Please output the lines shown below exactly as they appear.

====================

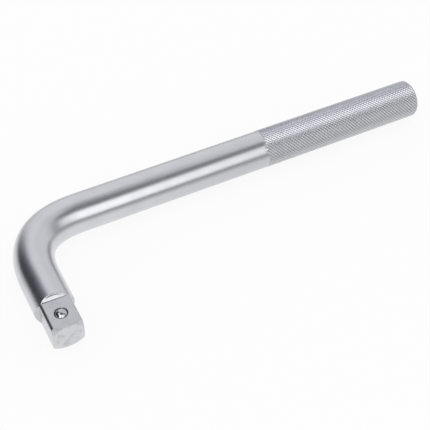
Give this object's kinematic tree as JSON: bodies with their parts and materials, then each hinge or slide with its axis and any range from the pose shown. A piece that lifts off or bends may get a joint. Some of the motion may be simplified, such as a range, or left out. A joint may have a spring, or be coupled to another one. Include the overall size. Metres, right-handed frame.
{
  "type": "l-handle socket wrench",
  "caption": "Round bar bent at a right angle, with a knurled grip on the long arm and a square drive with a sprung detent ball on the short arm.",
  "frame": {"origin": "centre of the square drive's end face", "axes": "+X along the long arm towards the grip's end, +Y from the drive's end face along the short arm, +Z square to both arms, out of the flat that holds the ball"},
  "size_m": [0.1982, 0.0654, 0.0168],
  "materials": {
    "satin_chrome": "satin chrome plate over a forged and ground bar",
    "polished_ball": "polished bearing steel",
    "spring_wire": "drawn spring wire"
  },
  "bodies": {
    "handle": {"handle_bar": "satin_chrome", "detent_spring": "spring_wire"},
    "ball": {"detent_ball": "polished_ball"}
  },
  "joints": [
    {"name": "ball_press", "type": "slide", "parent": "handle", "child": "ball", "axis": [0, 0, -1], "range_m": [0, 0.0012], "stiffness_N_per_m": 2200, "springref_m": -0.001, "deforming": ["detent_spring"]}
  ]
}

====================

**SOLUTION TO THIS TASK**
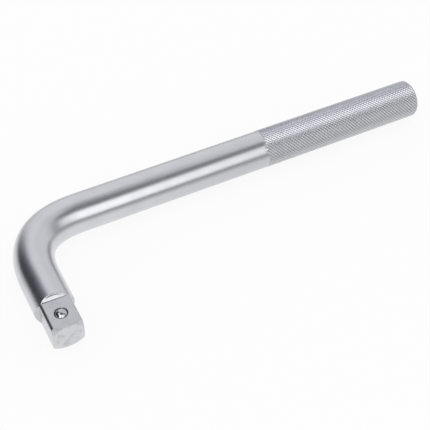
Give this object's kinematic tree as JSON: bodies with their parts and materials, then each hinge or slide with its axis and any range from the pose shown. A piece that lifts off or bends may get a joint. Some of the motion may be simplified, such as a range, or left out. A joint may have a spring, or be coupled to another one. Include the overall size. Metres, right-handed frame.
{
  "type": "l-handle socket wrench",
  "caption": "Round bar bent at a right angle, with a knurled grip on the long arm and a square drive with a sprung detent ball on the short arm.",
  "frame": {"origin": "centre of the square drive's end face", "axes": "+X along the long arm towards the grip's end, +Y from the drive's end face along the short arm, +Z square to both arms, out of the flat that holds the ball"},
  "size_m": [0.1982, 0.0654, 0.0168],
  "materials": {
    "satin_chrome": "satin chrome plate over a forged and ground bar",
    "polished_ball": "polished bearing steel",
    "spring_wire": "drawn spring wire"
  },
  "bodies": {
    "handle": {"handle_bar": "satin_chrome", "detent_spring": "spring_wire"},
    "ball": {"detent_ball": "polished_ball"}
  },
  "joints": [
    {"name": "ball_press", "type": "slide", "parent": "handle", "child": "ball", "axis": [0, 0, -1], "range_m": [0, 0.0012], "stiffness_N_per_m": 2200, "springref_m": -0.001, "deforming": ["detent_spring"]}
  ]
}